Deneme

Benliğime İlk Çağrı

Yolunu kaybetmiş bir kimsenin yaşayacağı ilk duygu korkudur. Bu korku, somut yaşantımızda en hakiki şekilde kendisini hissettirmekle yükümlüdür. Peki tinsel yaşantıda yolunu kaybetmiş kimsenin yaşadığı ilk duygu nedir? Mutlu mu olur insan bilinmeyen sokaklarda yoksa endişelenip kaygı mı duyar? Bu soruların cevabını ancak hiç tanımadığı semtin sokaklarında kendisini tinsel olarak kaybetmiş insanlar verebilecektir.

Bendeniz, yolunu somut yaşantısında kaybetmemiş fakat tinsel açıdan onlarca çıkmaza giren birisi olarak bu sorulara cevabımı verebilirim. Bahsi geçen durumda kaybolduğumu düşündüğüm her anımda bildiğim sokakların manzarasını çizdim. Dimağımda üstünü örttüğüm bütün anılarım ve duygularım, kaybolduğumu sandığım tüm sokaklarda kendiliğinden açıldı. Ne zaman kendimi bu sokaklarda bulsam hep bana ait sandığım duygulara koştum. Yakalamaya çalıştım bu duyguları ancak nafile… Hangi duygunun peşine takıldıysam o duygu benliğimden uzaklaştı habersizce. Bunun sorumlusu peşinde koşturan duygular mı? Hayır. Bunun tek sorumlusu, kaybolduğu sokaklara bildiği manzaraları çizen zat. Her sokağın, her caddenin ve her kaldırım taşının somut bir varlığı olduğu gibi bir tuvali de vardır. Bu tuvalde ne kadar vakit geçirilirse o kadar çok değer kazanır kişinin nazarında. Sersem adımlarla yürüyüp geçilen bir kaldırım taşı, kişi için hiçbir anlam ifade etmeyebilir. Bizatihi öyle olacaktır. Peki, bilinç düzeyinde ve istek halinde üzerinde bulunulan kaldırım taşı kişi için nasıl bir anlam ifade edebilir? İşte bu kaldırım taşının tuvaline hiçbir boya çalınmasa bile kişinin gönlünde değer biçilemez bir eser olacaktır.

Murmur, Anne Magill

Bir nesne, durum, olay ya da olgu ancak kişinin bu an üzerine anlam yüklemesiyle değer kazanabilir.
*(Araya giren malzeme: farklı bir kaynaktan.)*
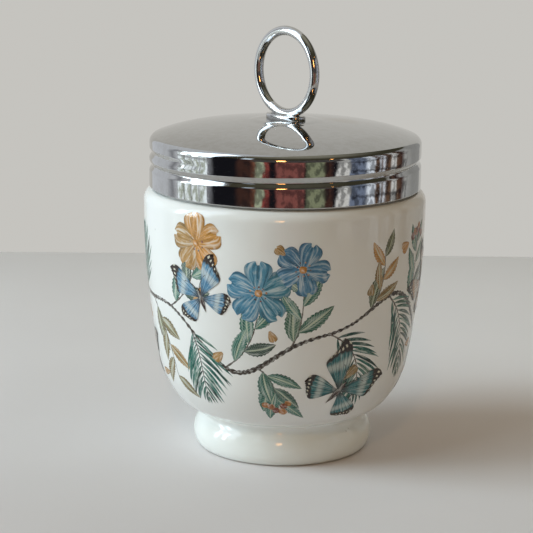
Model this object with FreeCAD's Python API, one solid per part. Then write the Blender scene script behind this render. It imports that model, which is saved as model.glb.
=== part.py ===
"""Porcelain egg coddler: a glazed cup that an egg is cooked in, closed by a pressed screw cap.

The frame stands on the table: +Z is up, the origin is the centre of the foot's underside, and the
lift ring on the cap lies in the XZ plane, so that a finger goes through it along Y. Millimetres.

Pieces: porcelain_cup, sealing_washer, screw_cap, ring_foot, ring_washer and lift_ring.
"""
import FreeCAD
import Part

import math
import os

V = FreeCAD.Vector
UP = V(0, 0, 1)

# ---------------------------------------------------------------- porcelain cup: outside
NECK_RADIUS = 26.5                 # the neck sets the cup's other radii and the cap's
NECK_HEIGHT = 9.8                  # from the shoulder up to the rim
NECK_ROOT_FILLET = 0.8
SHOULDER_WIDTH = 2.75              # from the neck out to the widest line
SHOULDER_ROUNDING = 1.6
BELLY_HEIGHT = 53.6                # of the widest line, just under the shoulder
BELLY_SIDE_CURVE = 178.0           # radius of the long, nearly straight side below the widest line
BELLY_TURN_RISE = 11.0             # from the crease up to where the side turns in
BELLY_TURN_CURVE = 19.5            # radius of that turn
BELLY_TURN_SWEEP = 28.0            # degrees of it; a last arc runs on from there to the crease
CREASE_INSET = 11.55               # from the widest line in to where the foot meets the belly
CREASE_HEIGHT = 8.6
FOOT_BULGE_STAND = 1.1             # the foot is a rolled ring, this much wider than the crease
FOOT_BULGE_HEIGHT = 4.6            # where it is widest
FOOT_LAND_INSET = 0.7              # from the crease in to the flat, unglazed ring that the cup stands on
FOOT_LAND_WIDTH = 1.8

# ---------------------------------------------------------------- porcelain cup: inside and under
BELLY_WALL = 3.0
NECK_WALL = 2.6
RIM_ROUNDING = 0.8
NECK_BORE_DEPTH = 8.0              # the straight bore under the rim, before it widens
BORE_FLARE_DEPTH = 7.0             # over which it widens to the belly
FLOOR_UNDERSIDE_HEIGHT = 3.9       # hollow under the cup, inside the foot ring
FLOOR_THICKNESS = 5.0
FOOT_HOLLOW_FILLET = 1.4
FOOT_EDGE_ROUNDING = 0.5

# ---------------------------------------------------------------- screw cap
THREAD_ROOM = 1.3                  # between the neck and the cap's bore
CAP_SHEET = 0.4                    # thickness of the pressed metal
CAP_RIM_CLEARANCE = 0.3            # from the porcelain shoulder up to the cap's lower edge
CAP_CORNER_RADIUS = 1.5
CROWN_CURVE = 145.0                # radius of the domed middle of the crown
CROWN_MARGIN_CURVE = 36.0          # radius of its margin, which bends down to the corner
CROWN_MARGIN_WIDTH = 6.7
BOSS_RADIUS = 5.4                  # flat in the middle, which carries the ring foot
BOSS_SLOPE_WIDTH = 2.6

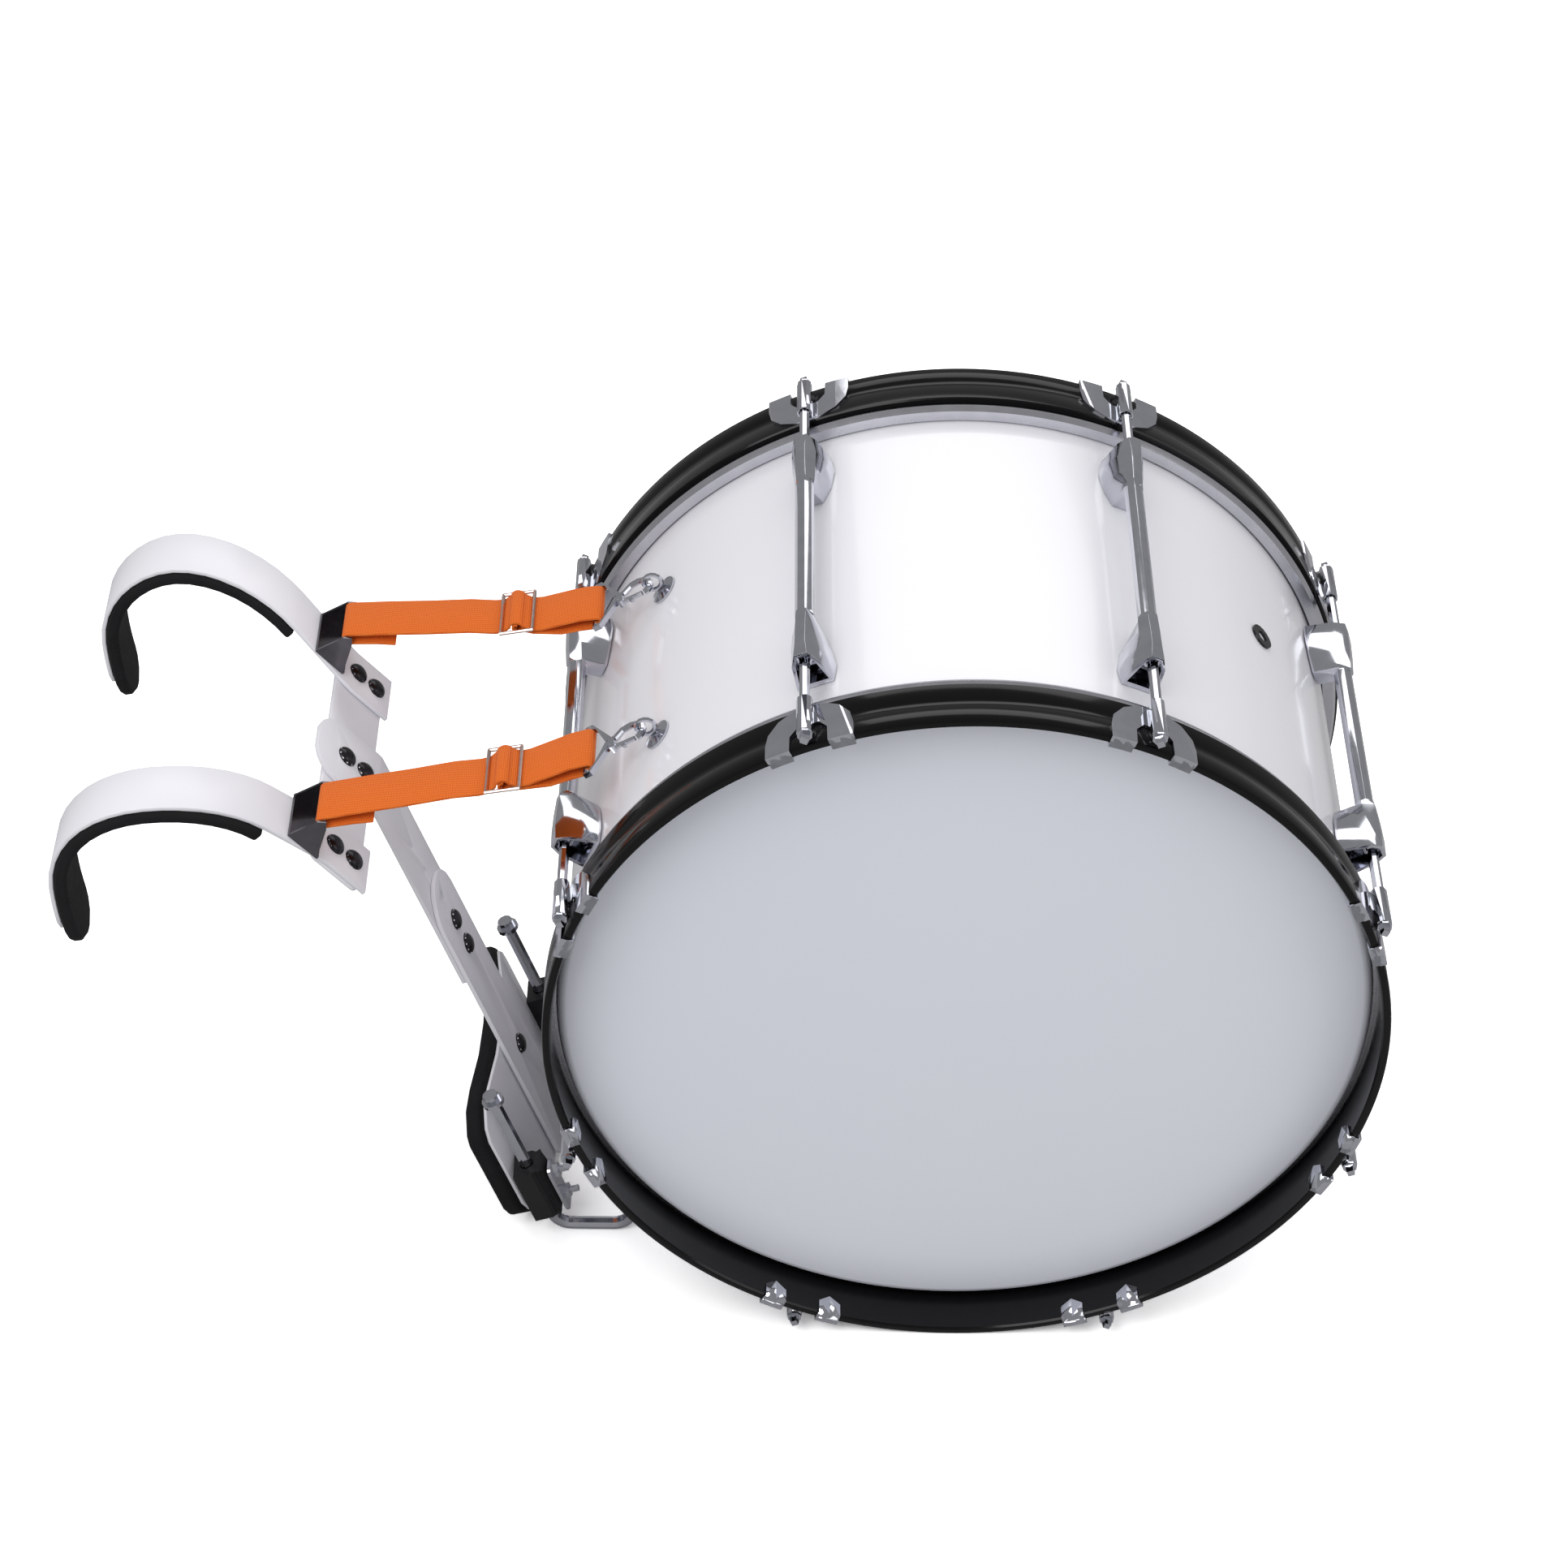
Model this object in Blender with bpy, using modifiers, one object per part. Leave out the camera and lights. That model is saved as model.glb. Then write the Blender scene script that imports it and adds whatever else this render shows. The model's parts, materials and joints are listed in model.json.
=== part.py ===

Benim benliğime çağrıda bulunmamın sebebi de budur. Yaşadığım(ız) her anın paha biçilemez bir ölçüde olması beni pekala bilmediğim diyarların kölesi yapmış olabilir. Bu diyarlara da sadece bildiğim sokakların manzaralarını çizmiş olabilirim ancak bu manzaraların üstünü güneş son batışıyla kapattı. Karşısında birkaç ev ve rotasız yokuşa bakan saygıdeğer mabet de güneşin son batışıyla karanlığa gömüldü. Üzgünüm… Bu mabet ve manzaralarla birlikte kendimi de karanlığa gömmüş olsam bile kendime bir çağrıda bulunuyorum.

Ben, kendimle olduğum her vakit aydınlığı doğuracağım. Ben, kendimden bir lahza dahi vazgeçmeden savaşacağım karanlıkla, aydınlıklar için! Ve ben, ihtimaller uğruna değil kararlılığın uğruna aydınlığı doğuracağım!